¿Qué bailó Isadora Duncan para celebrar el estallido de la revolución rusa?

Lo suyo era la revolución. Isadora Duncan no solo rompió con los esquemas clásicos de la danza, también vivió una vida que se alejaba de los convencionalismos de principios del siglo XX. La libertad imperaba en los movimientos rítmicos de su cuerpo y en los de su corazón. La mujer que aprendió a bailar observando las olas y que se inspiró en la Grecia clásica para crear su propio estilo, no pasó de puntillas por los cambios políticos del agitado periodo histórico que le tocó vivir. Intervino. A su manera. Bailando y viviéndolos con intensidad.

No llegó a cumplir los 50 años. Su vida se truncó para siempre en un fatal accidente que todavía recuerda la memoria popular. Mientras conducía su Bugatti por las costas de Niza, su largo foulard rojo, que llevaba envuelto en el cuello y que bailaba al ritmo del viento, se enredó en una de las ruedas del vehículo. No pudo deshacerse de él.

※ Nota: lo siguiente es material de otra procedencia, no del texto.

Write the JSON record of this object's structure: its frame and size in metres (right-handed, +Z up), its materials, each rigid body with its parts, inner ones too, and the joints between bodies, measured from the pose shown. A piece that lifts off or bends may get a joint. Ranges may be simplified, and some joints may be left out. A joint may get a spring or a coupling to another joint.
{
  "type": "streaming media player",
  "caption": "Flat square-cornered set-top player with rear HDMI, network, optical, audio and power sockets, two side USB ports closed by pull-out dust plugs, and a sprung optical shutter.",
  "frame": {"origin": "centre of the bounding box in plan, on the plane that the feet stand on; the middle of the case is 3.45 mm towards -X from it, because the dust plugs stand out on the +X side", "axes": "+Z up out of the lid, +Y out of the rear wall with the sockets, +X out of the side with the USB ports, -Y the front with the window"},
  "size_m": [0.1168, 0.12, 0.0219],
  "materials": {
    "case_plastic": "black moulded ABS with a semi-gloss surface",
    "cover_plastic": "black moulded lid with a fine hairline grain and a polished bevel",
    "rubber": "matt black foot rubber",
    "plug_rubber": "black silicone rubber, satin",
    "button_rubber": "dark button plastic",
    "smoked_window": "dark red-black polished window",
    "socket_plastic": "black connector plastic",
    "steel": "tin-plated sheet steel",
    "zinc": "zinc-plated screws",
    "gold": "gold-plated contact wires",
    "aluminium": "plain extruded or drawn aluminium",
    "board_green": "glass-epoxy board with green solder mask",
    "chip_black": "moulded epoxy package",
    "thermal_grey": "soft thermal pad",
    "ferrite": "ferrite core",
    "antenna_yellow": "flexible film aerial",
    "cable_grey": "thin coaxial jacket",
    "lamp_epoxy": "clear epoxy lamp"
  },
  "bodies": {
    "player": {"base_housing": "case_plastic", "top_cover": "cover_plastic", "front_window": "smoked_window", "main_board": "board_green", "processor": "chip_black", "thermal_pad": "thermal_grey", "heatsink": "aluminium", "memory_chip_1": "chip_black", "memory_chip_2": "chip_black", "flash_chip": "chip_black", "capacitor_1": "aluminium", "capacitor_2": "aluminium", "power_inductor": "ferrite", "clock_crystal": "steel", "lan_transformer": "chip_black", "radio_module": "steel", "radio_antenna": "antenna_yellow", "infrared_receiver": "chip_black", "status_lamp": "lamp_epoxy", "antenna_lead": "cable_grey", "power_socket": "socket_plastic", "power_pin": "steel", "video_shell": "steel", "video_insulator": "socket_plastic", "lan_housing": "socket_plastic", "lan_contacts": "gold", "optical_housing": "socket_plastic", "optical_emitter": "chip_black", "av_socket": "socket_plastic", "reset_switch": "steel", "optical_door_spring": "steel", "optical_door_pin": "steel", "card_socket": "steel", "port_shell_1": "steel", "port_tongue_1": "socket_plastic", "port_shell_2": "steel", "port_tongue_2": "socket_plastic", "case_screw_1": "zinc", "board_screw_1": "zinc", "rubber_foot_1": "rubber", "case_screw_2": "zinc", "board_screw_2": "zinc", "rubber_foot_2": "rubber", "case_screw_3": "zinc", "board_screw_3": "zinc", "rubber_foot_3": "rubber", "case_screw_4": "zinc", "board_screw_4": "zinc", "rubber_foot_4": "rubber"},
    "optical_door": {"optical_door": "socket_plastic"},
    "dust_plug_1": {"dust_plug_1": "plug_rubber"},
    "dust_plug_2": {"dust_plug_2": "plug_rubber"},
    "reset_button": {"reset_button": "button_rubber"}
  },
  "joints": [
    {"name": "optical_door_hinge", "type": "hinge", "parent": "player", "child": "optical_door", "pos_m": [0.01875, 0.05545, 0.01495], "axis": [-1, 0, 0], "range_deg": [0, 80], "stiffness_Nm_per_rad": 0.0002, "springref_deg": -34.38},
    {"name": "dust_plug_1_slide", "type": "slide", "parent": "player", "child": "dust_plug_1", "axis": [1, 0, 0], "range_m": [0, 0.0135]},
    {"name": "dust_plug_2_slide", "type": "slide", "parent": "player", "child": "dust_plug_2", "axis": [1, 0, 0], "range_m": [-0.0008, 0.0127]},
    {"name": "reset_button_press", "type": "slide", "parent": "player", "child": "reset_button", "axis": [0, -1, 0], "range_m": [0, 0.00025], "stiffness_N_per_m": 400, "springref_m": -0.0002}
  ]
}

Rojo y etéreo, el velo de su muerte fue el mismo que agitó para celebrar unos años antes sus simpatías por la joven Unión Soviética, donde llegó en 1921 para fundar una escuela de danza. La aventura rusa acabó en matrimonio, a pesar de sus ideales de libertad, con el poeta de la revolución Serguei Esenin. El romance duró poco.

Apoyo a la revolución

Pero antes de todo esto, Isadora, siempre comprometida con la lucha social, quiso mostrar su apoyo a la revolución rusa el mismo día que conoció el inicio de la revuelta contra el régimen zarista. Se encontraba actuando en el Metropolitan Opera House de Nueva York. “La noche aquella de la revolución rusa bailé con júbilo feroz. Mi corazón estallaba dentro de mi pecho al sentir la liberación de todos aquellos que habían padecido, que habían sido torturados y que habían muerto por la causa de la humanidad”, explica en su autobiografía (publicada en español por Memorias Clementine).

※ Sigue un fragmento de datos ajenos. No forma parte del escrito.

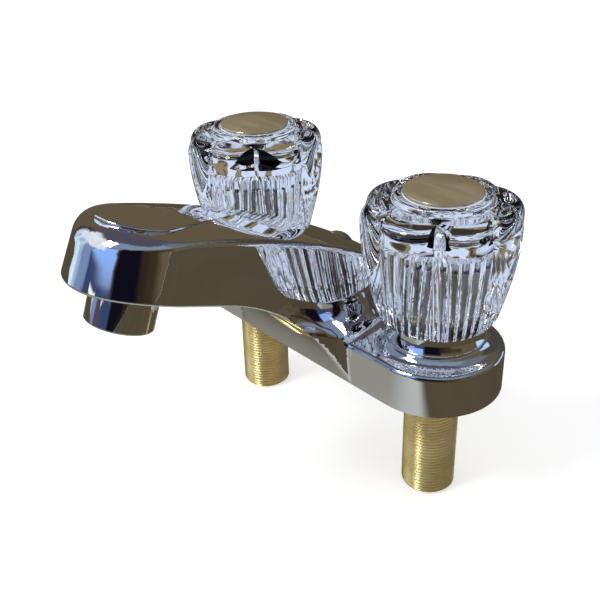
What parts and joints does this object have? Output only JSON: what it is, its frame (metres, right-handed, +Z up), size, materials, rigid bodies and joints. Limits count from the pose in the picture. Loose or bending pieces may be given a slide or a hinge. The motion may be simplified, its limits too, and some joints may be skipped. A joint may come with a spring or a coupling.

Es por este motivo que aquella noche bailó “con el verdadero espíritu revolucionario que la inspiró”, como ella misma apunta, uno de los himnos más célebres de todos los tiempos, La Marsellesa. Ahora bien, no era la primera vez que escogía la melodía creada en 1792 por Claude Joseph Rouget de Lisle para poner el colofón a sus representaciones en Estados Unidos durante la Primera Guerra Mundial antes de que la potencia entrara en el conflicto bélico.

“Como llegaba de la heroica y ensangrentada Francia, me indignaba la aparente indiferencia de América, y una noche, al terminar mi función, me enrollé al cuerpo un chal rojo e improvisé La Marsellesa“, dejó escrito en sus memorias. No obstante, la noche de la revolución rusa, la Duncan ofreció un segundo bis, muy significativo, solo para esa ocasión: la M archa eslava de Chaikovski con su himno al zar. El objetivo era muy claro: reflejar “la humillación de los siervos bajo los chasquidos del látigo”. Y, como no podía ser de otra manera, utilizó para ello su foulard de sangre y muerte.